気になる延滞税についてですが、延滞税は2ヶ月間は年2.6%、それ以降は年8.9%です。
ただし、本税が1万円未満の場合は切り捨てなので、修正後の税額が1万円未満になった場合は延滞税はかかりません。(本税だけ支払えばokです。)
例えば、本税が100万円で90日遅れた場合は、
{(100万円×2.6%×60日)+(100万円×8.9%×30日)}÷365=11,589
延滞税については1,000円未満切り捨てなので、11,000円となります。
延滞税については、金利も低いので、それほど気にしなくて良いと思います。(過少申告加算税は、自主的な申告の場合はかからないので、説明を省略しています。)
従来の持続化給付金は、会社員(サラリーマン)でも副業が「事業所得」になっていれば申請はできますが、今回の特例(給与所得・雑所得)では、会社員(サラリーマン)は対象外となっていますので、今後、雑所得を事業所得に変えて持続化給付金を申請する人は出てきそうですね。
では、修正申告をするときの必要書類を確認していきましょう。
修正申告するときの必要書類
修正申告をする場合は、次の3つの書類が必要です。(※税額を実際より少なく申告していた場合に行う修正申告で必要になる書類です。)
①修正申告書(別表)第五表
修正前の確定申告書を見ながら「修正申告書(別表)第五表」に転記してください。
②収支内訳書
事業所得で申告する場合は、こちらの「収支内訳書」を作成する必要があります。
具体的には、売上金額(明細)や経費(旅費交通費・通信費など)を記入する必要があります。

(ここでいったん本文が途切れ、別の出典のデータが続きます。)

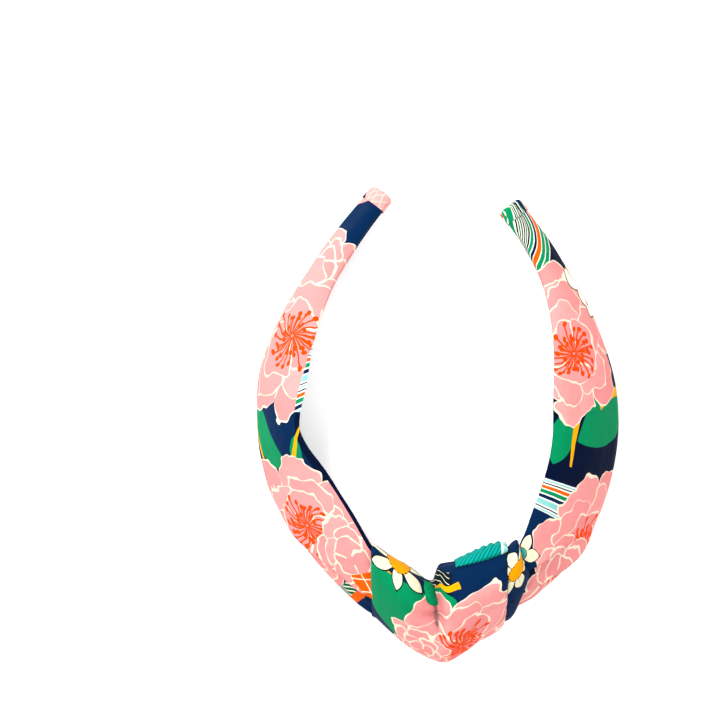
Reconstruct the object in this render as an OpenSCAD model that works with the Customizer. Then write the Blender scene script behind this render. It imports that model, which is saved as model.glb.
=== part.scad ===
// Knotted fabric headband, lying on the lower edges of its sleeves.
// A springy plastic strip bends round in a U. A printed cloth sleeve covers each arm,
// and the two sleeves meet in a soft knot at the middle of the U.
// +X is to the right of the knot, +Y runs from the knot to the tips, +Z is up.
// The strip leans inward at its top, so the outer faces of the sleeves face up a little.

/* [Plan of the U] */
// Reach of the strip's middle line to the right of the knot
right_reach = 54.5; // [47:0.5:66]
// Reach of the strip's middle line to the left of the knot
left_reach = 59.5; // [50:0.5:72]
// Distance of the right tip from the middle of the U, along X
right_tip_x = 26; // [18:0.5:34]
// Distance of the left tip from the middle of the U, along X
left_tip_x = 20.5; // [15:0.5:30]
// Height of the right tip above the middle of the U, along Y
right_tip_y = 81; // [67:1:98]
// Height of the left tip above the middle of the U, along Y
left_tip_y = 86; // [71:1:104]
// Where the right sleeve enters the knot, along X
right_entry_x = 28.5; // [25:0.5:34]
// Where the left sleeve enters the knot, along X
left_entry_x = 23.5; // [20:0.5:28]
// Where the right sleeve enters the knot, below the middle of the U
right_entry_drop = 58; // [50:0.5:69]
// Where the left sleeve enters the knot, below the middle of the U
left_entry_drop = 61; // [51:0.5:73]

/* [Core strip] */
// Width of the plastic strip at the knot
core_w = 25; // [20:0.5:30]
// Width of the plastic strip at its tips
core_tip_w = 7; // [5:0.5:8.5]
// Thickness of the plastic strip
core_t = 1.6; // [1.2:0.1:2.2]
// Thickness of the foam strip on the outer face
foam_t = 2; // [1:0.1:2.5]
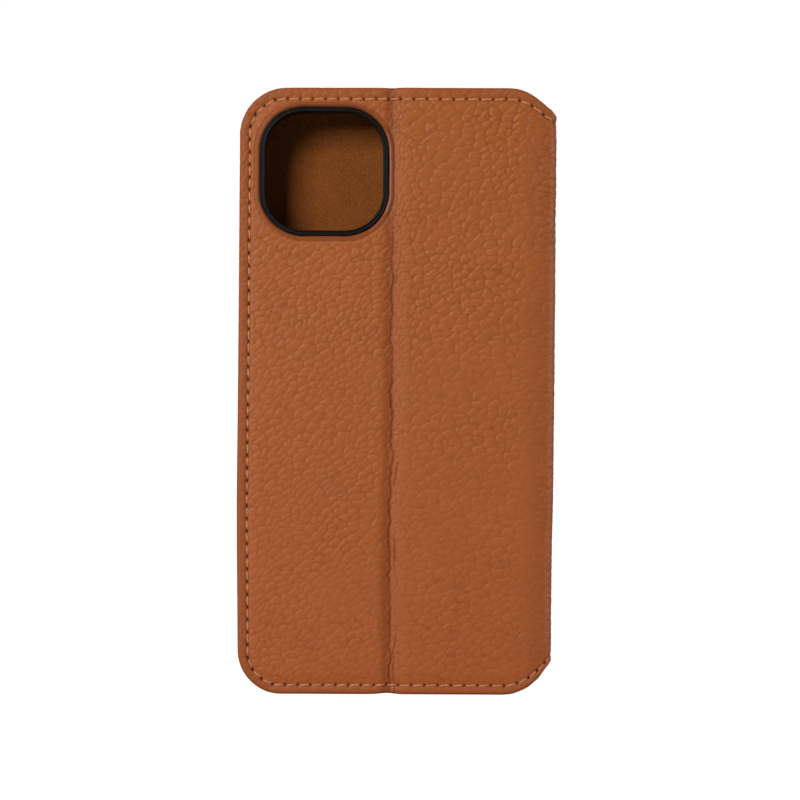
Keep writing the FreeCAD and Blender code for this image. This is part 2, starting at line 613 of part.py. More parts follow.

記入方法など分からない場合は、「国税庁電話相談センター」で確認することもできますので、相談してみてください。
③確定申告書B第一表
収入金額を雑所得から事業所得に変更した「確定申告書B(第一表)」を作成します。
あとは税務署に提出するだけですが、申告書類にはマイナンバーを記載し、本人確認書類の提示または写しを添付するのを忘れないようにしてください。(e-Taxでも申請可能です。)
持続化給付金の申請には、「収受印」が押印されている確定申告書第一表(控え)が必要なので、税務署の窓口で提出する場合は、提出用と控え用の2部持参して「収受印」をもらうようにしてください。
税務署の窓口で書類作成の相談を受けたい場合は?
現在、新型コロナウイルス感染対策として、窓口で相談を受ける場合は事前に予約が必要です。
窓口で相談を受けながら書類を作成する場合は、事前に予約をして以下のものを持参するようにしてください。
- 令和元年分確定申告書類の控え(申告済みのもの)
- マイナンバー個人番号カード(通知カードの場合は本人確認書類も持参してください。)
- 印鑑
<給付金第二弾!>
持続化給付金に続き、「家賃支援給付金」が創設されました!家賃支援給付金は、家賃の3分の2を半年間分、一括で支給してくれる制度なので、ぜひ参考にしてみてください。
最後に
今回税務署で確認したところ、修正申告をするときに「雑所得」から「事業所得」に変更することができるということですが、顧問税理士のサポートを受けている方は、一度相談してから手続きをするようにしてください。